I was in the service for twenty-eight years-- in the Middle East from 2002 up until 2015. I got to be part of the evolution of modern gunfighting. Here are my observations:
Pistols of the past.
Handguns were typically carried and shot with one hand. Pistols would not fire unless they were cocked, and the act of cocking a pistol meant that someone was getting ready to throw down. Many gunfighters in the late 1800’s wired their triggers back so all they had to do was thumb the hammer. In single-action scenarios, there wasn’t much reason to keep the finger off the trigger. Even many of the rifles of the day took a direct hand action to take them off of safe,. It wasn’t until WWII that ergonomics became a consideration with rifles.

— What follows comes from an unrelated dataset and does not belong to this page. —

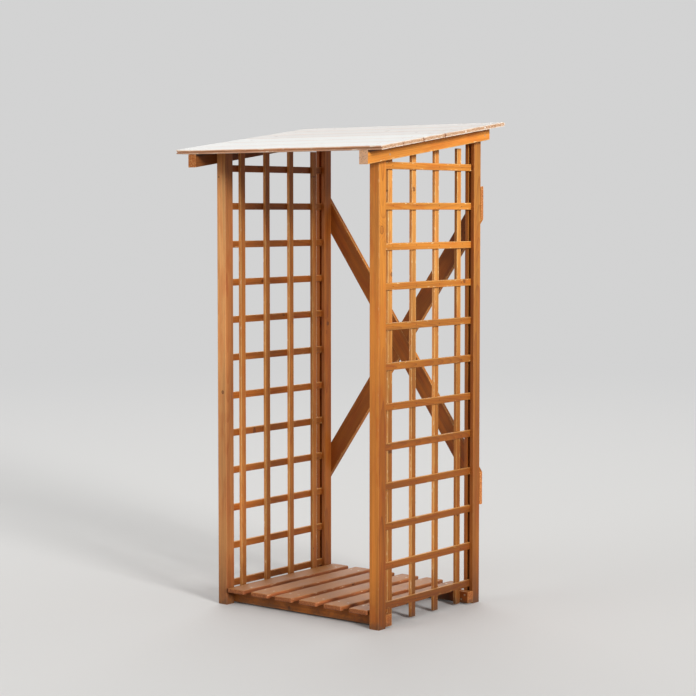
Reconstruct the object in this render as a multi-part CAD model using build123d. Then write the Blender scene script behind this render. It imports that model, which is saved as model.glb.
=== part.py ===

Civilian inexperience with firearms.
There was very limited understanding of the use of firearms under stress. The art and science of handling a gun didn’t have much time to develop until World War II. In the mid 1970’s, Jeff Copper started a firearms training school--one of the first of its kind. It didn’t take long while running a school for Cooper and others to start pushing safety, since plenty of folks would be heading to the hospital after a day or two on the civilian firing line, given the old rules of safety.
The Combat crucible brings safety home.
Like we have seen so many times in America, old paradigms die-hard. 9/11 took place and the United States found itself in a long war with large numbers of Special Operations soldiers performing tour after tour. The cycle of theory to combat proof became very tight in tactics and gun handling, and Special Forces operators shared that information liberally with one another.
Why don’t we put the finger on the trigger? The simple reason: there’s a much greater risk of accidentally shooting yourself or someone you love than there is of being slightly slower to a gunfight.
For homeowners, the “Probability of Threat” of accidentally shooting a loved one, one's self, or the dog is a much higher probability than losing a quickdraw with the boogieman.
In combat, or under high stress, I have yet to see someone move too slowly. More often than not, they move much too fast.
With that in mind, keep your finger off the trigger until you are sure of your target, what is in front, behind and to the left and right of it.